**Set problem**
Give back the full material, exactly as it reads.

==== Collected data

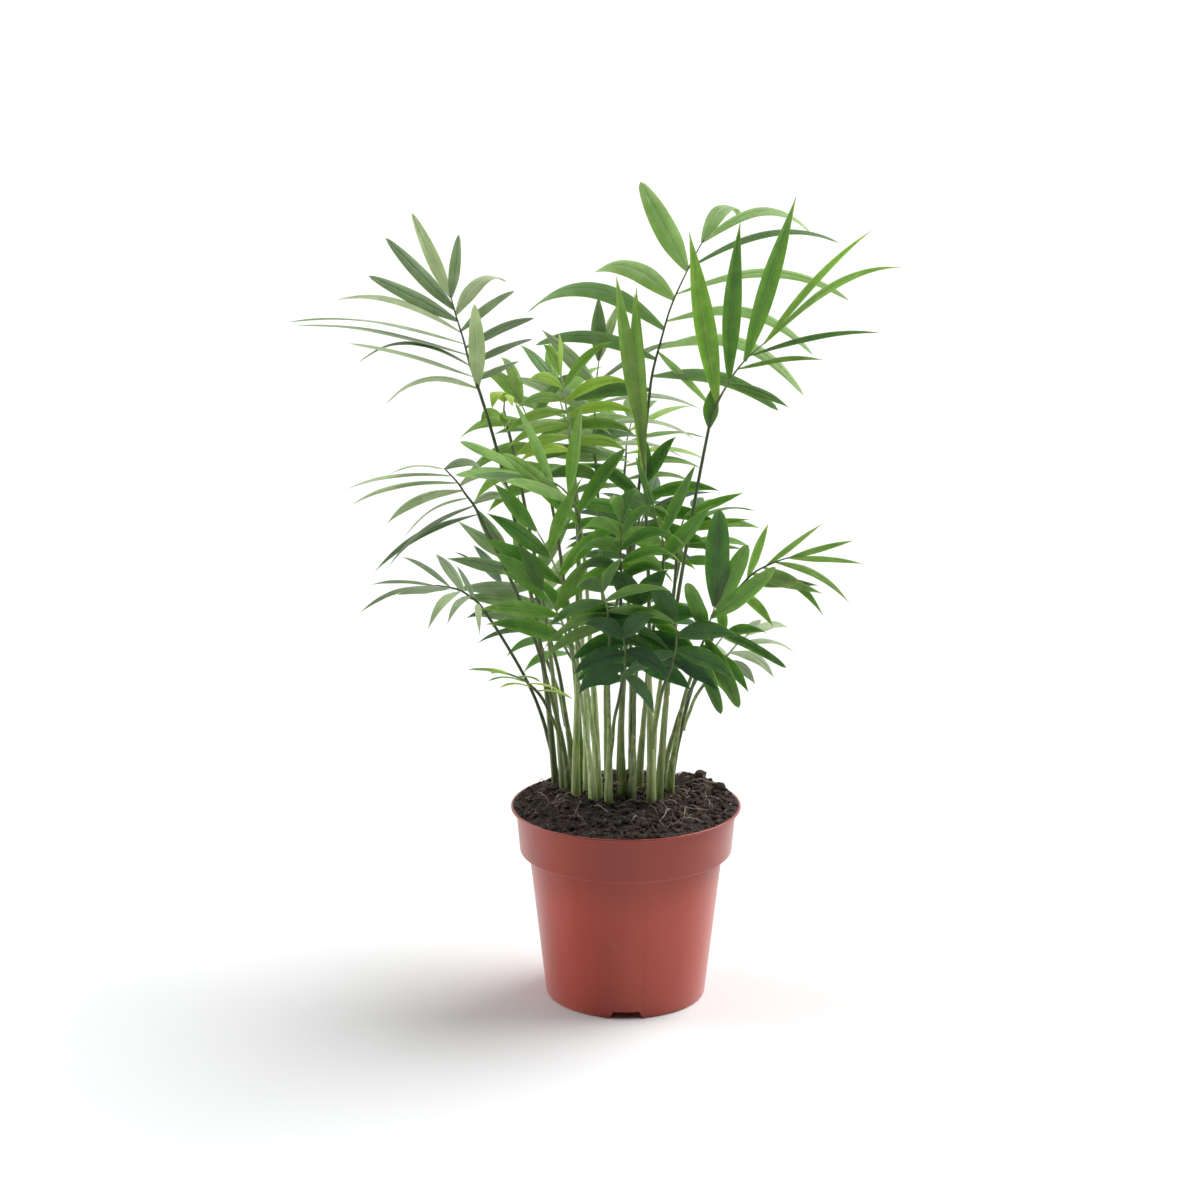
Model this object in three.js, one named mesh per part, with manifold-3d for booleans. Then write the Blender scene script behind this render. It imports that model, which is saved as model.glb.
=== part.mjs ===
// A young parlour palm in a 12 cm nursery pot. Millimetres, +Z up, origin at the centre of the pot's
// underside, and the side that is meant to be seen first faces -Y.
//
// The pot is a thin shell with drainage channels under its floor, filled with potting soil. Slender canes
// rise from the soil, each tapering into a leaf stalk, and every stalk carries a frond: a three-sided rib
// with leaflets on both sides. Small fronds share a cane: their own stalk leaves its side.
import * as THREE from 'three';
import { mergeVertices } from 'three/addons/utils/BufferGeometryUtils.js';
import Module from 'manifold-3d';

const wasm = await Module();
wasm.setup();

// ---- Driving dimensions ----

const GAP = 0.3; // clearance between pieces that meet

const POT = {
  height: 103,
  rimRadius: 60,
  lipHeight: 1.3,
  lipWidth: 1.4, // of the flat top
  flare: 3.4, // the inner wall opens out over this height to the lip
  collarRadius: 57.4, // under the lip
  collarFootRadius: 55.4, // above the step
  collarHeight: 24.6,
  neckRadius: 50.7,
  baseRadius: 42,
  edgeRadius: 1.2,
  wall: 1.3,
  segments: 40,
};
const DRAIN = {
  channels: 3, width: 17.4, topWidth: 13.4, height: 3.8, inner: 20, holeRadius: 3.5, holeAt: 30,
};
const SOIL = {
  edgeDepth: 0.6, // below the rim, at the wall
  mound: 6, // how much higher the middle is
  lump: 1.2, // height of the lumps
  waves: [[0.21, 1.3], [0.17, 0.4], [0.43, -0.36]], // how the lumps repeat: see soilHeight
  heaps: [[38, 31, 13, 3.5], [-30, 37, 11, 1.8]], // x, y, radius and height
  rings: 6,
  segments: 30,
};

const CANE = {
  footRadius: 2.1,
  neckRadius: 0.95,
  taperEnd: 0.4, // share of the length in which most of the taper happens
  taper: 0.65, // and how much of it
  lean: 0.15, // how far out it has leaned
  rise: 0.5, // when it has climbed this share of its height
  sink: 4, // depth of its foot below the soil
  sides: 5,
  steps: 6,
};
const STALK = { footRadius: 1.0, steps: 4 }; // a side frond's own stalk
const RIB = { baseRadius: 1.15, tipRadius: 0.75, arch: 0.5, sides: 3, steps: 4 };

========

**Solution**
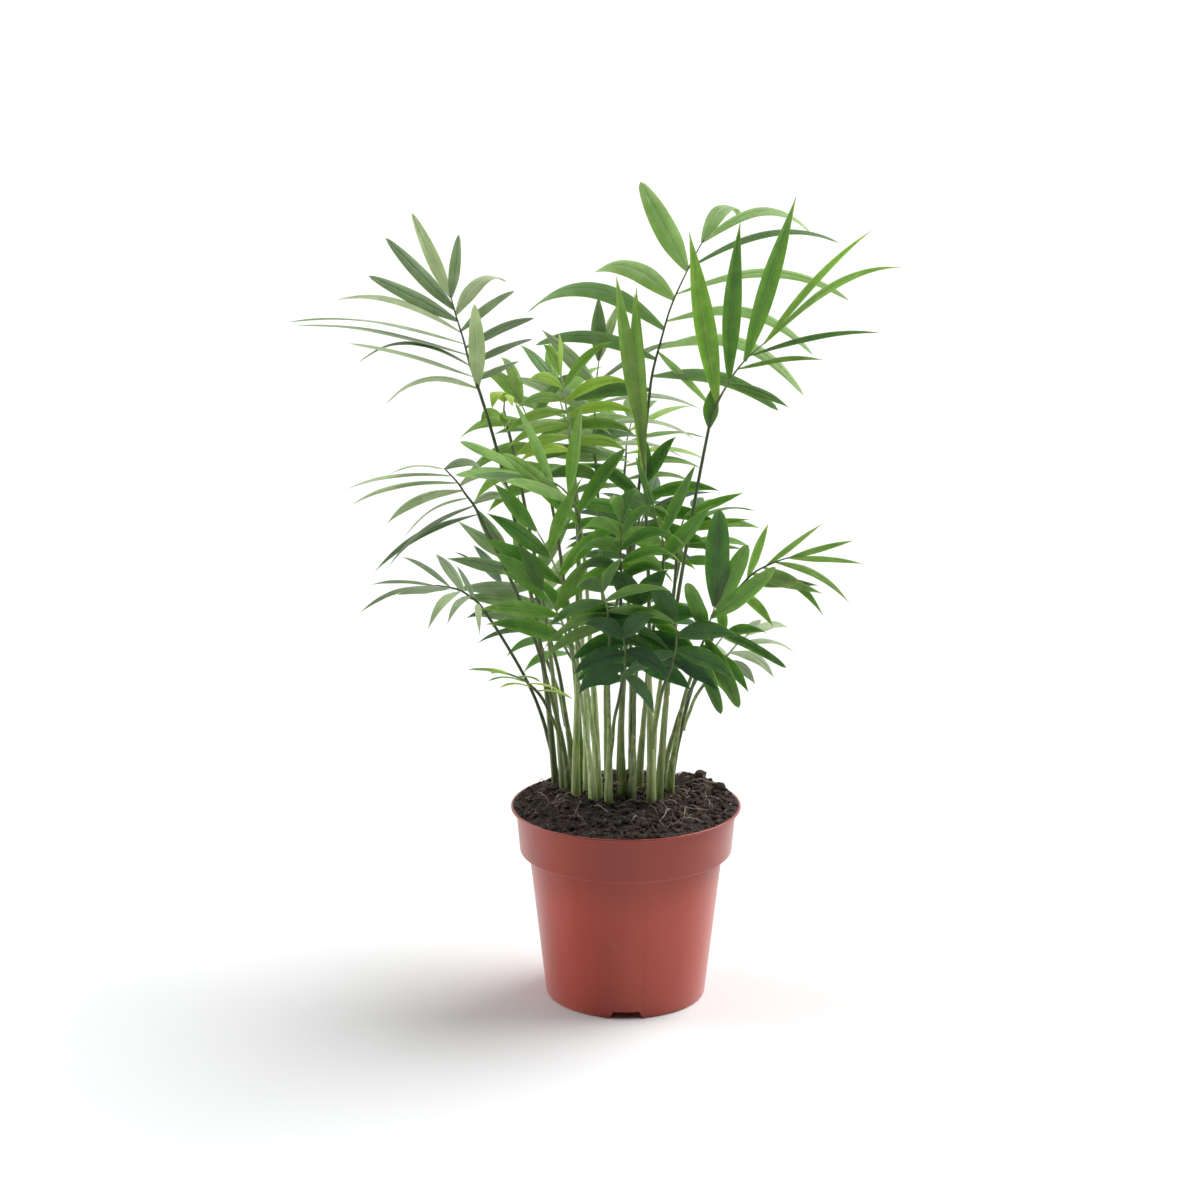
Model this object in three.js, one named mesh per part, with manifold-3d for booleans. Then write the Blender scene script behind this render. It imports that model, which is saved as model.glb.
=== part.mjs ===
// A young parlour palm in a 12 cm nursery pot. Millimetres, +Z up, origin at the centre of the pot's
// underside, and the side that is meant to be seen first faces -Y.
//
// The pot is a thin shell with drainage channels under its floor, filled with potting soil. Slender canes
// rise from the soil, each tapering into a leaf stalk, and every stalk carries a frond: a three-sided rib
// with leaflets on both sides. Small fronds share a cane: their own stalk leaves its side.
import * as THREE from 'three';
import { mergeVertices } from 'three/addons/utils/BufferGeometryUtils.js';
import Module from 'manifold-3d';

const wasm = await Module();
wasm.setup();

// ---- Driving dimensions ----

const GAP = 0.3; // clearance between pieces that meet

const POT = {
  height: 103,
  rimRadius: 60,
  lipHeight: 1.3,
  lipWidth: 1.4, // of the flat top
  flare: 3.4, // the inner wall opens out over this height to the lip
  collarRadius: 57.4, // under the lip
  collarFootRadius: 55.4, // above the step
  collarHeight: 24.6,
  neckRadius: 50.7,
  baseRadius: 42,
  edgeRadius: 1.2,
  wall: 1.3,
  segments: 40,
};
const DRAIN = {
  channels: 3, width: 17.4, topWidth: 13.4, height: 3.8, inner: 20, holeRadius: 3.5, holeAt: 30,
};
const SOIL = {
  edgeDepth: 0.6, // below the rim, at the wall
  mound: 6, // how much higher the middle is
  lump: 1.2, // height of the lumps
  waves: [[0.21, 1.3], [0.17, 0.4], [0.43, -0.36]], // how the lumps repeat: see soilHeight
  heaps: [[38, 31, 13, 3.5], [-30, 37, 11, 1.8]], // x, y, radius and height
  rings: 6,
  segments: 30,
};

const CANE = {
  footRadius: 2.1,
  neckRadius: 0.95,
  taperEnd: 0.4, // share of the length in which most of the taper happens
  taper: 0.65, // and how much of it
  lean: 0.15, // how far out it has leaned
  rise: 0.5, // when it has climbed this share of its height
  sink: 4, // depth of its foot below the soil
  sides: 5,
  steps: 6,
};
const STALK = { footRadius: 1.0, steps: 4 }; // a side frond's own stalk
const RIB = { baseRadius: 1.15, tipRadius: 0.75, arch: 0.5, sides: 3, steps: 4 };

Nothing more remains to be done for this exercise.